• [The exercise]: Report each line of the data that has "their" somewhere in it.

--- START OF Listed records ---

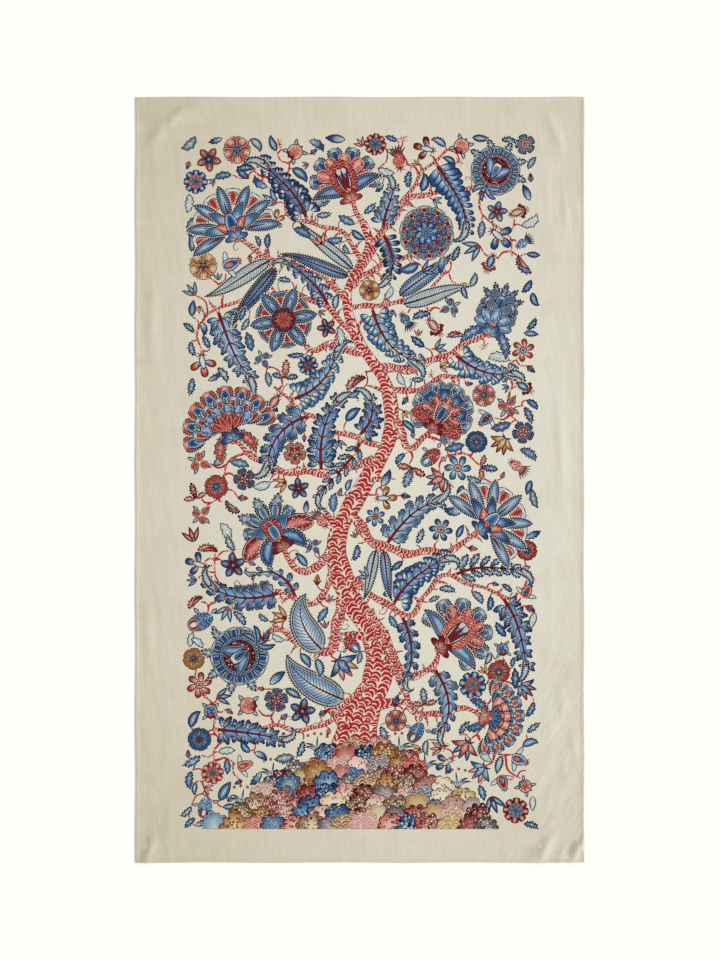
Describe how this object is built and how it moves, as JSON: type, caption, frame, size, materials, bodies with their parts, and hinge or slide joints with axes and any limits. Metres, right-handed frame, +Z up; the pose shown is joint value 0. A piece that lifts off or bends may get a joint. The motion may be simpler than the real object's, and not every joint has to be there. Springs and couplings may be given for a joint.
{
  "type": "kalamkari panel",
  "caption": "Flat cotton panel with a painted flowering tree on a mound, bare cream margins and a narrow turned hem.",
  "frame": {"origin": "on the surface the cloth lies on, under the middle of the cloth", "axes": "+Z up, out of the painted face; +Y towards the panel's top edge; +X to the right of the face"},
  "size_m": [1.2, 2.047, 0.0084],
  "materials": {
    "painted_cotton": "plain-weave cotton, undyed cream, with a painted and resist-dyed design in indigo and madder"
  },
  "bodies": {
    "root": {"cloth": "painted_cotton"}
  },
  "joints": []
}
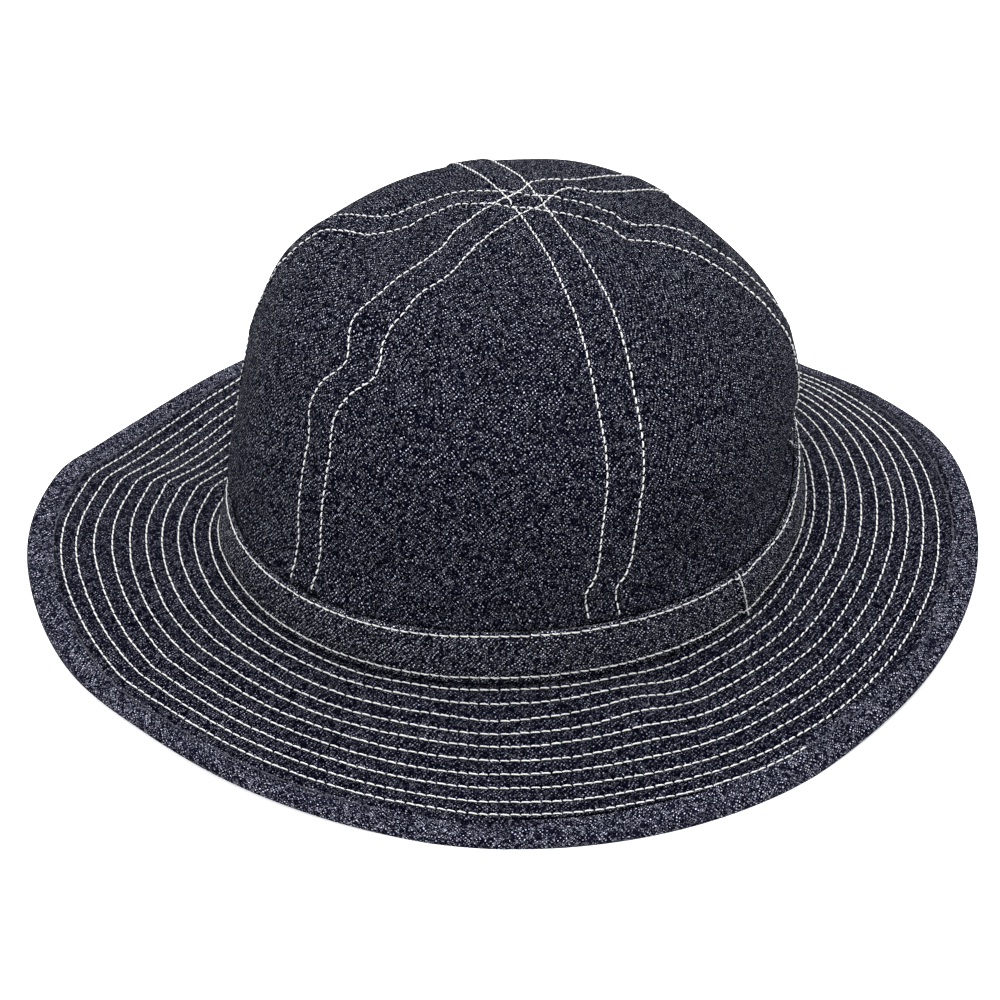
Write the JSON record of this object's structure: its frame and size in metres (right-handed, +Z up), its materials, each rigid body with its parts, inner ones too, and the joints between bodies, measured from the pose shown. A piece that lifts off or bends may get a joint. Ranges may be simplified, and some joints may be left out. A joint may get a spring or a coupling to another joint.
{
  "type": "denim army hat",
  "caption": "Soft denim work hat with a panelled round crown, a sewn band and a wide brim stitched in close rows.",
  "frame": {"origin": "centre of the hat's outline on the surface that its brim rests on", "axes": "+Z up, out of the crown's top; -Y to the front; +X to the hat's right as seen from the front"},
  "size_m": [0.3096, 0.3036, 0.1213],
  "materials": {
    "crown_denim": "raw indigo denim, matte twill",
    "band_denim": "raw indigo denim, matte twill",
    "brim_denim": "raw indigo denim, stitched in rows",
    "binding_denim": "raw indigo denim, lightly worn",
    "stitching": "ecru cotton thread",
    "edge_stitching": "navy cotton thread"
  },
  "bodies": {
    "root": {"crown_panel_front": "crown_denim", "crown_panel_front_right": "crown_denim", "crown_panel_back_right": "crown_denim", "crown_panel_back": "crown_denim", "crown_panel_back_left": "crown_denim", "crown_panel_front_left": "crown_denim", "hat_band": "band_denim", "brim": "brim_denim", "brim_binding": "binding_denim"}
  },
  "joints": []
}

--- END OF Listed records ---
--- START OF Listed records ---

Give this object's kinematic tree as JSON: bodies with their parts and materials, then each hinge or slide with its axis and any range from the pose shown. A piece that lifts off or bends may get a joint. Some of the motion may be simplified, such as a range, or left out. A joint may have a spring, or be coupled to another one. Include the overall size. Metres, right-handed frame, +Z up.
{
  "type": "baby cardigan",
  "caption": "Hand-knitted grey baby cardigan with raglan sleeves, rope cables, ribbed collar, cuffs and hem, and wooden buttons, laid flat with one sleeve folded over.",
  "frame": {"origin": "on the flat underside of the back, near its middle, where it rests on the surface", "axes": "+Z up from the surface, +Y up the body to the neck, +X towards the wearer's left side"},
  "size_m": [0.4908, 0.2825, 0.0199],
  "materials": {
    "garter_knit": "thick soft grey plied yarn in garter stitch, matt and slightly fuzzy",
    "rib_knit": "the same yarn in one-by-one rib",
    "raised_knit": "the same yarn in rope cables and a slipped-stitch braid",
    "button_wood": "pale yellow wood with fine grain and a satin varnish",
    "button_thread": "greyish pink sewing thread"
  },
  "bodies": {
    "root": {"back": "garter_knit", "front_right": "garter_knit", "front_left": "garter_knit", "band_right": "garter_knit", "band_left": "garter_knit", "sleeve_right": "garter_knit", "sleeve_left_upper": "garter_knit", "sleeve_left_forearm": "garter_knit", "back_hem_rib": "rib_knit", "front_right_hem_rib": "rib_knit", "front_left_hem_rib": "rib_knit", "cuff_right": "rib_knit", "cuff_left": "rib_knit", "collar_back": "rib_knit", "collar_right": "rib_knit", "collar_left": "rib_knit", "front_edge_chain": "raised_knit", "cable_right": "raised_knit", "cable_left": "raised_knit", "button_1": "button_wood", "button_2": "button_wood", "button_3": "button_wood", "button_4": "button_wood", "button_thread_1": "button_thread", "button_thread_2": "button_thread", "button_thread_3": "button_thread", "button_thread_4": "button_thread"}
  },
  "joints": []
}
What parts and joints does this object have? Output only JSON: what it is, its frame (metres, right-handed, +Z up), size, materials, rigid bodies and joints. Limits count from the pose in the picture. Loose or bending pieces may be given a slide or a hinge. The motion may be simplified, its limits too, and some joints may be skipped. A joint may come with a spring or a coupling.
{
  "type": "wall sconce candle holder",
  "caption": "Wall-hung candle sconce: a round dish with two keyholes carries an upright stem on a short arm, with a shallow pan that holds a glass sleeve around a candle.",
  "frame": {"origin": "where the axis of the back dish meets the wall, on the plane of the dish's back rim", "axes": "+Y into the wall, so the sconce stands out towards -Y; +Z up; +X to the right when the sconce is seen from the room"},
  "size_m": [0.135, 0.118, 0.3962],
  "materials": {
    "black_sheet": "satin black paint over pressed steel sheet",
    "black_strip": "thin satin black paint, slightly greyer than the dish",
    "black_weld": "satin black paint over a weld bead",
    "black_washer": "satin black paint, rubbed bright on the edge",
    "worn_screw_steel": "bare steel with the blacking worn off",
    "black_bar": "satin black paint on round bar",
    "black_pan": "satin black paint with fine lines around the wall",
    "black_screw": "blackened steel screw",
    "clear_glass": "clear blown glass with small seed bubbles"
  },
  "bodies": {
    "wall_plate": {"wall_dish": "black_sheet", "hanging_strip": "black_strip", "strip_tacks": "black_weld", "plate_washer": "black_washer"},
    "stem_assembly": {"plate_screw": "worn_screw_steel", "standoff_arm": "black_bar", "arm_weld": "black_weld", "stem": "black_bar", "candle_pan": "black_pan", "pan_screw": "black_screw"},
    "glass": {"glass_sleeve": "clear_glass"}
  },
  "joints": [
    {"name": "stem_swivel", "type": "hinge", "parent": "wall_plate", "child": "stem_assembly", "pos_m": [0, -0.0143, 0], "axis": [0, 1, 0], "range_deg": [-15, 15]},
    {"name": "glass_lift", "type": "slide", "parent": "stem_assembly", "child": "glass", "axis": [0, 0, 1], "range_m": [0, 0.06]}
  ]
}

--- END OF Listed records ---

• [Expected output]:
Describe how this object is built and how it moves, as JSON: type, caption, frame, size, materials, bodies with their parts, and hinge or slide joints with axes and any limits. Metres, right-handed frame, +Z up; the pose shown is joint value 0. A piece that lifts off or bends may get a joint. The motion may be simpler than the real object's, and not every joint has to be there. Springs and couplings may be given for a joint.
Give this object's kinematic tree as JSON: bodies with their parts and materials, then each hinge or slide with its axis and any range from the pose shown. A piece that lifts off or bends may get a joint. Some of the motion may be simplified, such as a range, or left out. A joint may have a spring, or be coupled to another one. Include the overall size. Metres, right-handed frame, +Z up.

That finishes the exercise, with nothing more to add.